The idea that the world’s largest public powers have reason to purposefully mislead and manipulate societal opinion had strong support, with 39.1 percent saying “yes” and 34.8 saying “rather yes,” totaling 73.9 percent. This rejection of the official version creates space for often outlandish alternative explanations. “Indeed, conspiracy theories reject the official version of events precisely because of the efforts to manipulate public opinion,” SANEP said.
A clear majority of Czechs are concerned about the way media information is controlled by special interests. The vast majority of respondents see “social manipulation” — a way of using propaganda to manipulate public behavior — as a serious and dangerous problem that needs to be highlighted. Indeed, 54.4 percent said “yes” and a further 25.9 percent said “rather yes.”
Similarly, a large majority — 36 percent saying “yes” and 39.3 percent saying “rather yes,” for 75.3 percent — believes governments and multinational corporations in their official statements relating to matters of national security or armed conflict intentionally manipulate facts in order to mislead or dupe people.
Area 51 revisited
When it comes to specific conspiracy theories popularly circulating in the media, Czechs are most intrigued by Area 51, a secretive military base in the state of Nevada that is barely acknowledged by the US government.
“The ‘fact’ that this classified military area is full of secrets, ongoing undisclosed experiments using alien technology and bodies of extraterrestrial beings in aggregate is believed by 34.4 percent of respondents. [The idea of] Area 51 has penetrated a number of movies, books and computer games, which undoubtedly contributes to the great popularity and to the worldwide increase in the number of supporters of theories about of UFOs and extraterrestrial civilizations,” SANEP said.
The secrecy around Area 51 has led to a virtual cottage industry of speculation. Many conspiracy theories link the alleged crash of an alien spacecraft in Roswell, New Mexico, to the military base. Several books and websites pose the idea that pieces of a crashed spacecraft and alien bodies — and possibly even live aliens — were taken to the base and are there to this day. In one book, Dr. Josef Mengele is alleged to have helped create some diminutive people who resembled space aliens.
New theories keep coming. A recently published book claims that Soviet dictator Joseph Stalin used captured German scientists to build a flying disc that looked like a spacecraft in an effort to create widespread panic and chaos in the US. This new theory even ties in Nazi war criminal Dr. Josef Mengele, who is alleged to have helped create some diminutive people who resembled space aliens.
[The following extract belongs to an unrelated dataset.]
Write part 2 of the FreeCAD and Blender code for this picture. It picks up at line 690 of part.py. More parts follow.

The Soviet-built flying machine is what crashed at Roswell — and its wreck was hauled to the top secret Nevada base, according to “Area 51: An Uncensored History of America's Top Secret Military Base” by Annie Jacobsen.
Another popular conspiracy theory among Czechs is that the 9/11 terrorist attacks were actually committed by the US government or one of its secretive security divisions. In total, some 29.5 percent of Czech respondents believe this notion.
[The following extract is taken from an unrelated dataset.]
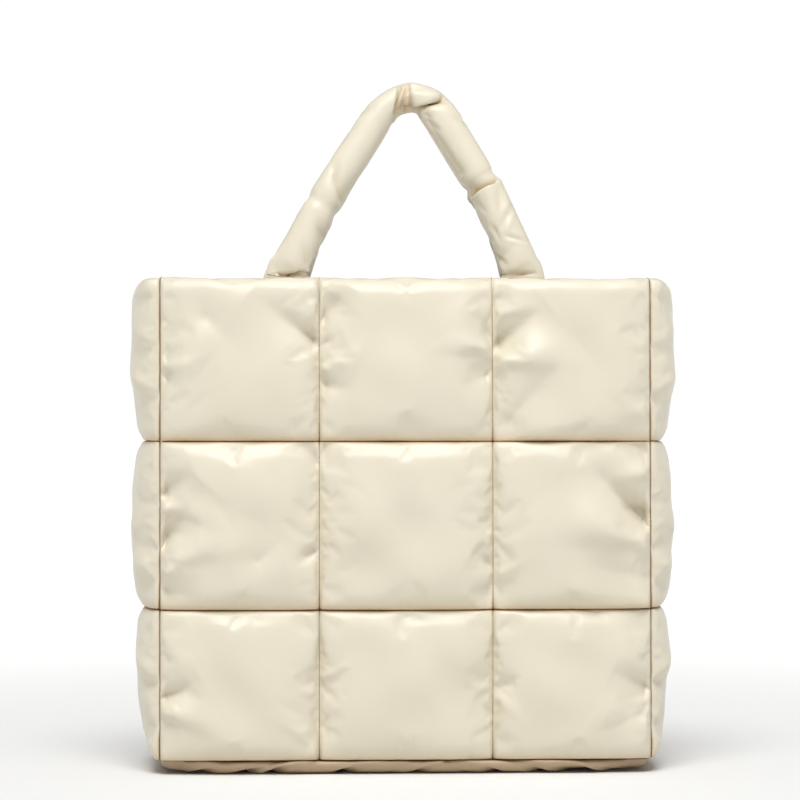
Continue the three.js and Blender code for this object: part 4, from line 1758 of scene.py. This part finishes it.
@dataclass(frozen=True)
class Studio:
    """A pale floor in a white room, with a wide overhead bank and a soft box above the camera's left."""

    backdrop: float = 1.02
    backdrop_top: float = 0.15
    walls: float = 0.06
    walls_middle: float = 0.32
    ceiling: float = 0.62
    bank_strength: float = 2.28
    bank_spread_deg: float = 36.0
    bank_height_deg: float = 64.0
    bank_side_deg: float = 6.0
    key_watts: float = 3.0
    key_place: tuple[float, float, float] = (0.10, -0.80, 1.40)
    key_size: tuple[float, float] = (1.1, 0.8)
    floor: str = "#E6E6E5"
    floor_glow: float = 0.22
    glow_range: tuple[float, float] = (0.3, 1.5)
    floor_reach: float = 30.0
    aim: tuple[float, float, float] = (0.0, 0.0, 0.28)

    def build(self) -> None:
        """Lights the scene and lays the floor."""
        bpy.context.scene.view_settings.view_transform = "Standard"
        self.build_room()
        self.build_bank()
        self.build_key()
        self.build_floor()

    def build_room(self) -> None:
        """A room that is white along the horizon, darker on its walls and lit again overhead."""
        world = bpy.data.worlds.new("white_room")
        tree = cleared_tree(world)
        direction = add_node(tree, "ShaderNodeTexCoord").outputs["Generated"]
        up = add_node(tree, "ShaderNodeSeparateXYZ", Vector=direction).outputs["Z"]
        gradient = add_node(tree, "ShaderNodeValToRGB", Fac=up)
        gradient.color_ramp.interpolation = "EASE"
        stops = gradient.color_ramp.elements
        levels = (
            (0.0, self.backdrop),
            (1.0, self.ceiling),
            (self.backdrop_top, self.backdrop),
            (self.walls_middle, self.walls),
        )
        for number, (place, level) in enumerate(levels):
            stop = stops[number] if number < 2 else stops.new(place)
            stop.color = (level, level, level, 1)
        back = add_node(tree, "ShaderNodeBackground", Color=gradient.outputs["Color"], Strength=1.0)
        add_node(tree, "ShaderNodeOutputWorld", Surface=back.outputs["Background"])
        bpy.context.scene.world = world

    def build_bank(self) -> None:
        """The overhead bank: far off and wide, so that it lights the whole floor evenly."""
        bank = linked("light_bank", bpy.data.lights.new("light_bank", "SUN"))
        bank.data.energy = self.bank_strength
        bank.data.angle = math.radians(self.bank_spread_deg)
        bank.rotation_euler = (math.radians(90 - self.bank_height_deg), 0, -math.radians(self.bank_side_deg))

    def build_key(self) -> None:
        """The soft box, aimed at the middle of the bag."""
        light = linked("soft_box", bpy.data.lights.new("soft_box", "AREA"))
        light.data.shape = "RECTANGLE"
        light.data.size, light.data.size_y = self.key_size
        light.data.energy = self.key_watts
        light.location = self.key_place
        towards = Vector(self.aim) - light.location
        light.rotation_euler = towards.to_track_quat("-Z", "Y").to_euler()

    def build_floor(self) -> None:
        """A wide sheet of matt paper at the height of the bag's base, lit to plain white further out."""
        paper = bpy.data.materials.new("matt_white_paper")
        tree = cleared_tree(paper)
        place = add_node(tree, "ShaderNodeTexCoord").outputs["Object"]
        away = add_node(tree, "ShaderNodeVectorMath", {"operation": "LENGTH"}, i0=place).outputs["Value"]
        near, far = self.glow_range
        glow = add_node(
            tree, "ShaderNodeMapRange", {"interpolation_type": "SMOOTHSTEP"},
            Value=away, From_Min=near, From_Max=far, To_Min=0.0, To_Max=self.floor_glow,
        )
        shader = add_node(
            tree, "ShaderNodeBsdfPrincipled", Base_Color=linear(self.floor), Roughness=0.9,
            Emission_Color=(1, 1, 1, 1), Emission_Strength=glow.outputs["Result"],
        )
        add_node(tree, "ShaderNodeOutputMaterial", Surface=shader.outputs["BSDF"])
        corners = self.floor_reach * np.array([(-1, -1, 0), (1, -1, 0), (1, 1, 0), (-1, 1, 0)])
        mesh_piece("floor", corners, [(0, 1, 2, 3)], paper)


def main() -> None:
    """Builds the bag piece by piece and reports each."""
    logging.basicConfig(level=logging.INFO, format="%(name)s %(message)s")
    Camera().build()
    Studio().build()
    sizes = BagSizes()
    leather = FauxLeather().build()
    stitching = Stitching(Thread().build())
    back_folds = tuple(fold.mirrored(3) for fold in FRONT_FOLDS)
    for kind, node, facing, folds, seed in (
        (QuiltedPanel, "front_panel", Facing.FRONT, FRONT_FOLDS, 1),
        (QuiltedPanel, "back_panel", Facing.BACK, back_folds, 500),
        (Gusset, "left_gusset", Facing.LEFT, GUSSET_FOLDS, 900),
        (Gusset, "right_gusset", Facing.RIGHT, GUSSET_FOLDS, 1300),
    ):
        name = f"{node.removesuffix('_panel')}_quilt"
        kind(sizes, leather, name, node, facing, folds, seed, stitching).build()
    BasePanel(sizes, leather, "base_quilt", "base_panel", Facing.FRONT, seed=1700).build()
    for node, facing, creases, changes in (
        ("front_handle", Facing.FRONT, FRONT_CREASES, {}),
        ("back_handle", Facing.BACK, BACK_CREASES, BACK_HANDLE),
    ):
        Handle(sizes, leather, f"{node}_tube", node, facing, creases, stitching, **changes).build()


if __name__ == "__main__":
    main()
“A role is probably played by the antipathy of a certain number of people toward the United States and/or media coverage of materials pointing to a number of technical and other inconsistencies that try to refute the official views of the U.S. federal government. The official US position in relation to this unprecedented act of terrorism, however, is believed by 51.2 percent of respondents,” SANEP said.
A new entry among global conspiracy theories is that the killing of Osama bin Laden by US Navy SEALS did not happen — meaning that the al-Qaeda leader is still alive. “Information about the death of Osama bin Laden is considered true by more than half of the respondents (54.8 percent). However, a comparatively large number of respondents (24.8 percent) considered the report to be US fiction,” SANEP said. A new entry among global conspiracy theories is that the killing of Osama bin Laden by US Navy SEALS did not happen.
This is already the second time SANEP has asked about the event. A larger poll about the incident was conducted May 2–6 and found 31.9 percent believing to some degree that the report of bin Laden’s death was falsified. The new poll, conducted May 13–18, already saw a significant drop.
“Compared to a recent survey … the number of respondents who say the killing of Osama bin Laden was fiction decreased by 7.1 percentage points. This can be understood as a response to the gradual expansion of detailed media information and the confirmation of his death by the militant Islamic group al-Qaeda. Despite this information, however, there is still a large segment of the public that has doubts about the whole event,” SANEP said.
While new conspiracy theories may lack staying power as more facts come to light, some of the classics just keep going. The idea that the 1969 moon landing was staged still has a significant number of Czech adherents. Some 9.7 percent strongly agree and a further 9.1 percent moderately agree— adding up to 18.8 percent or almost one-fifth of the population — that the moon landing was “targeted fiction” or some sort of hoax. Some 58.3 percent — less that three-fifths — believe that it actually did happen.
Those who are skeptical about the moon landing often claim that a television stage was used to simulate moon’s surface. They point to inconsistencies in shadows, rippling effects from wind and other incongruous details to bolster their arguments. The popular film “Capricorn One,” starring Elliott Gould and O.J. Simpson, showed how such a conspiracy might work although it substituted Mars for the moon.
The survey took place May 13–18 with 9,492 Czech respondents between the ages of 18 and 69. Responses were adjusted according to demographic models. The margin of error was 1.5 percent, according to SANEP.